Philippe La Sagna, en tant que premier président du CPCT Aquitaine, vous en avez impulsé la dynamique il y a de cela 10 ans.
– Que retenez-vous de cette expérience inédite?
Nous avions créé le premier CPCT à Paris en 2003 avec mes amis du Conseil de l’ECF conseillés en cela par Jacques-Alain Miller. Cela a été une expérience exceptionnelle. En 2007 nous avions déjà pris la mesure des limites de cette expérience et de la nécessité de bien définir les modalités du traitement rapide orienté par la psychanalyse.
À Bordeaux, il faut retenir la fonction de l’occasion, du un qui a l’initiative. C’est Catherine Thomas qui dirigeait à l’époque la classe Relais de Cenon qui a eu l’idée de parler de cette expérience des CPCT à Alain David, alors maire de Cenon, et aujourd’hui député. Et là Alain David en 2006 a proposé une rencontre. Au printemps 2007, le CPCT Rive droite ouvrait ses portes dans les locaux que nous prêtait la Mairie. À la rentrée suivante, 400 personnes se pressaient dans le hall en verre d’une concession automobile désaffectée à Cenon pour la première journée du CPCT. C’était étrange, inédit, chaleureux et très neuf.
– En quoi la création du CPCT Aquitaine a-t-elle modifié le paysage psychanalytique bordelais ?

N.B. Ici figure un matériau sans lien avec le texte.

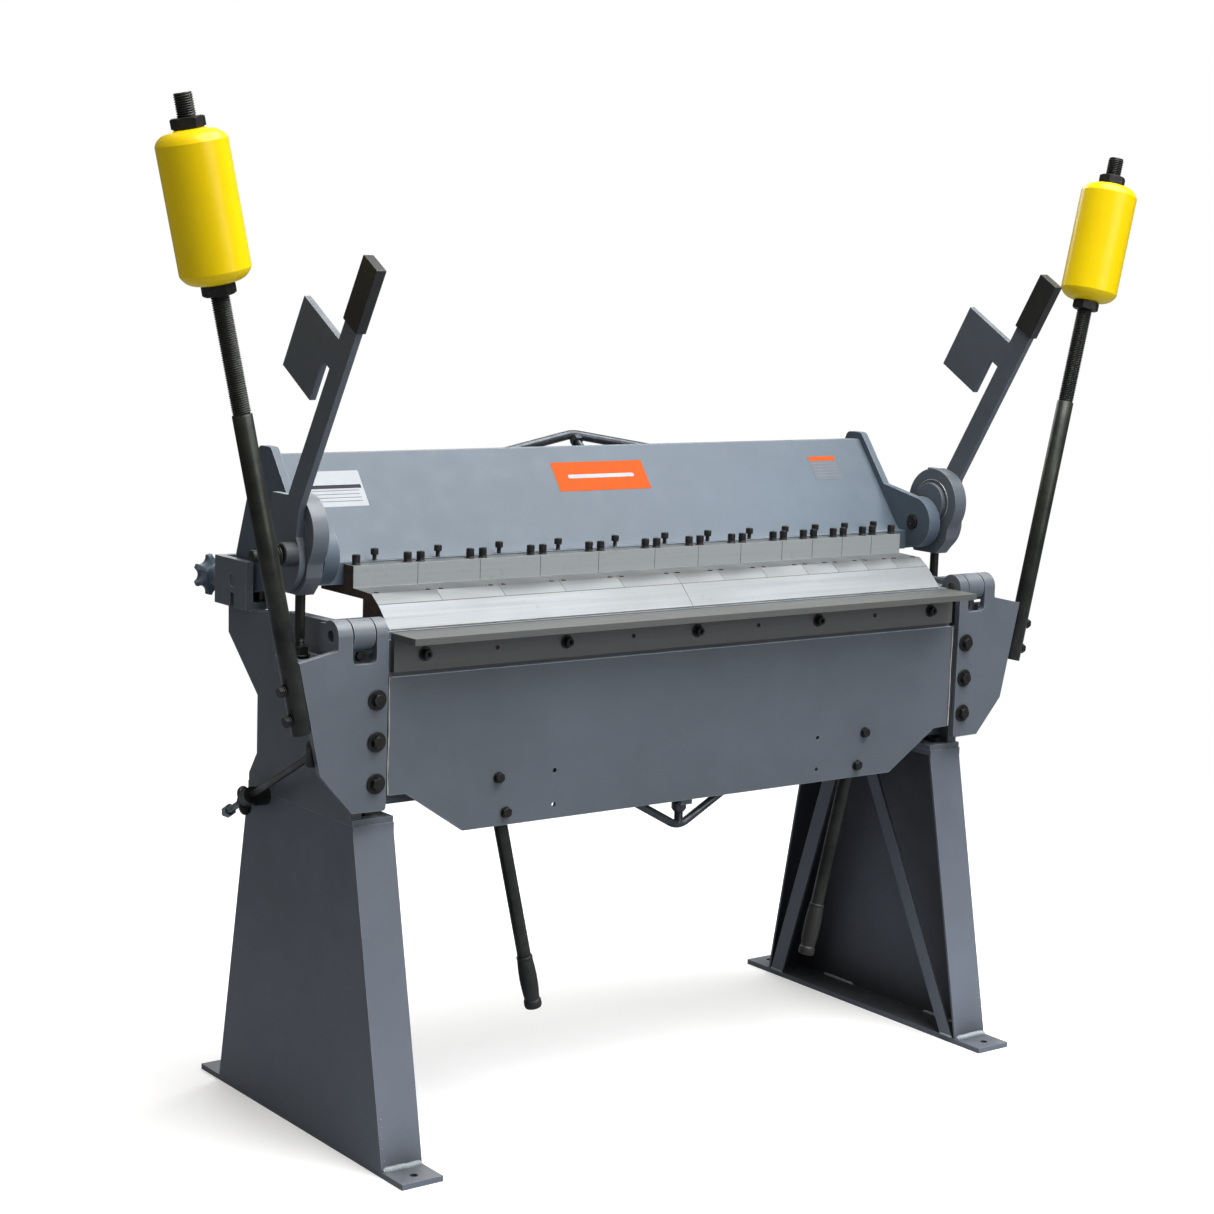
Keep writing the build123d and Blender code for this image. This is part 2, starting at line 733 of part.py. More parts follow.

J’espère que la psychanalyse ne fait pas paysage ! Je ne crois pas non plus que le CPCT change la psychanalyse mais que la psychanalyse change et que le CPCT est un des effets de ce changement. Au début des années 2000 J.-A. Miller a lancé l’idée d’une action lacanienne. Il s’agissait de sortir des murs du cabinet pour faire valoir l’analyse dans la cité. L’École de la Cause n’était plus un refuge mais une base d’opérations pour des actions dans la ville, et en particulier pour créer des institutions de psychanalyse appliquée au moment où la psychanalyse était décriée et attaquée. Donc le CPCT est une de ces institutions de psychanalyse appliquée. Aujourd’hui on s’aperçoit aussi que tout cela est possible dans une démocratie, mais une démocratie libérale. Ce qui explique pourquoi les psychanalystes ont organisé des forums contre Marine Le Pen cette année, en tant que cette démocratie-là était en danger.
– Pouvez-vous nous livrer un moment qui a été marquant pour vous dans cette expérience ?
Je crois que le plus marquant c’est ce qui a eu lieu en 2003 dans les groupes de travail à Paris, puis ensuite à Bordeaux. C’est à dire la « fabrication » au cas par cas d’un traitement qui n’était pas seulement limité dans le temps mais dans tous ses aspects, sa visée, ses indications. Ce qui n’est pas limité c’est la possibilité qu’ont les bénévoles de faire valoir ce qu’ils ont appris de leur formation, c’est- à- dire ce qu’ils ont appris d’une cure analytique, la leur, qu’ils n’ont pas engagée dans ce but. Ce qui est étonnant ce sont ces « effets de formation ». Dans ces groupes, le cas, c’est aussi le consultant bénévole, sa façon de se situer et d’agir dans le discours. Dans ce lien précaire de parole où chacun peut changer, d’un mot qui fait mouche. Au moins sur un petit point !
– Quelles perspectives se dessinent pour la suite?
L’an passé a eu lieu la première Journée de la FIPA à Bordeaux. Trois axes ont été définis, l’examen de la question du diagnostic, celui de la spécificité du traitement au CPCT en font partie ce sont des chantiers. Nous avons mis à l’Étude de l’Atelier de psychanalyse appliquée la question du diagnostic. À quoi cela sert et comment aussi ne pas s’y enfermer ! Ce qui semble intéressant c’est la résonance entre les traitements courts et la fonction à la fin de la cure « classique » en particulier d’un inconscient qui n’est pas entièrement rapportable au transfert entre l’analyste et son analysant. Je fais référence à l’inconscient réel qu’a fait valoir J.-A. Miller et qui est essentiel. Par ailleurs le CPCT de par sa présence dans la cité, de par son contact avec les diverses instances de la cité peut être un vecteur par où se démontre, selon le mot de Lacan, que l’inconscient c’est la politique. Autrefois on pouvait penser que l’inconscient se déduisait de l’ordre symbolique, cher à Lacan et à Lévi Strauss, mais aussi aux cybernéticiens. Dans le grand désordre contemporain, alors que cet ordre décline, le réel qui surgit dans la surprise d’une parole peut être un repère qui fait pièce à la nostalgie de l’ordre. Le CPCT peut être un des lieux où cela arrive, où ce réel émerge dans un dire.